The Bigger Picture Behind Evan's Climate Ride

The following is a little background about my motivation for doing the Climate Ride, how you can get involved and go green(er), and why it's critical that we act now. There are also some very concrete outcomes I hope to achieve (no, I'm not talking about my thighs).

Here's my donation page: www.climateride2008.kintera.org/evan

There are some easy ways we can all chip in to reduce global warming emissions.

Making the change to renewable energy is probably an option wherever you live, and often for only a marginal cost increase. If you like to leave the light on when you switch rooms, at least you'll know that somewhere a windmill is spinning for you. I'm currently purchasing 100% green energy from ConEdison.

We spend a lot of time at work. Do what you can to garner support among your colleagues and make the appropriate changes around the office. There is often a latent and widespread environmental consensus waiting to be tapped. I recently drafted some pilot sustainability goals for my workplace, the Carnegie Council for Ethics in International Affairs, to cover the environmental costs of our operation: energy, transportation, food (such as Fair Trade coffee for events), and print publishing.

As much as you can, walk, bike, or take public transportation wherever you go. It's often healthier, more fun, and eye-opening to the worlds around us. The internal combustion engine must go the way of the dinosaurs within our lifetimes if we're to get tailpipe emissions under control. They account for about 20% of American emissions, and America makes up about 25% of global emissions, despite constituting only 4% of the global population. By biking as much as I can I free up one space on the subway for someone who can't bike or doesn't want to.

Clean Air-Cool Planet has done some great research to show that, while there are still some problems in the new industry of carbon offsetting, many good companies do exist that fund renewable energy projects to absorb whatever emissions you can't eliminate from your lifestyle. I pledge to retroactively offset 5 years of automobile driving (~60,000 miles) and every airline flight I have taken and plan to take. Most likely I'll do this through Native Energy, a company that builds renewable energy capacity on tribal lands.

All of these activities have costs that aren't factored into the prices we pay as consumers. But they are real costs. It is our responsibility to pay them and to start forcing our governance--local, state, federal, international--to account for and eliminate this pollution.

Often these costs are pushed to the future, onto the backs of future generations. It's up to us to break that cycle. Especially because we are that future generation. If many of the current climate predictions are accurate, the changes from global warming will start to manifest during our lifetimes. Education and advocacy are the key.

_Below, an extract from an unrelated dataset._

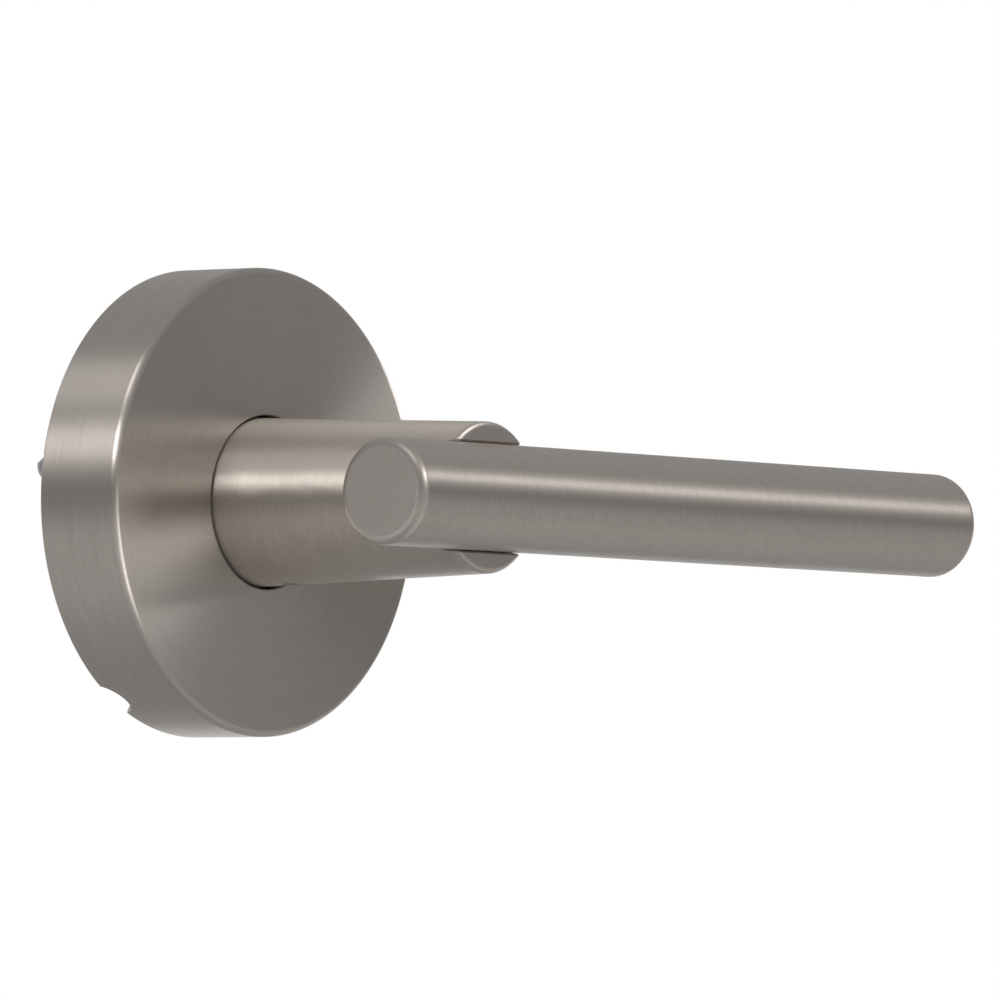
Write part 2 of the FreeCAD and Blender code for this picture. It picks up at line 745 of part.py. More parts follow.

Some experts are warning that we have only one hundred months before the climate hits certain irreversible thresholds. Most of us are not climate scientists, but there is overwhelming consensus among them that industrial business as usual will push the atmosphere into conditions not experienced during the course of human civilization. Do we want to risk that? As far as I can see, one planet is not enough to experiment with.

Climate change is not a leap of faith, despite the uncertainty of detail in how it will play out. If we trust the undeniable regularity of the world around us, then we must accept the scientific conclusion that a high concentration of greenhouse gases will make our planet inhospitable to the best that human civilization has achieved, to the good life we all enjoy though it is not universally shared within our nations or across this planet.

Our finest trait as humans is as architects of the future, but it is also our biggest personal and social responsibility. History is a series of moments where a small group of strong-willed people becomes the decisive factor in choosing a future. There is a slow, green revolution already under way. I hope you'll join me in it.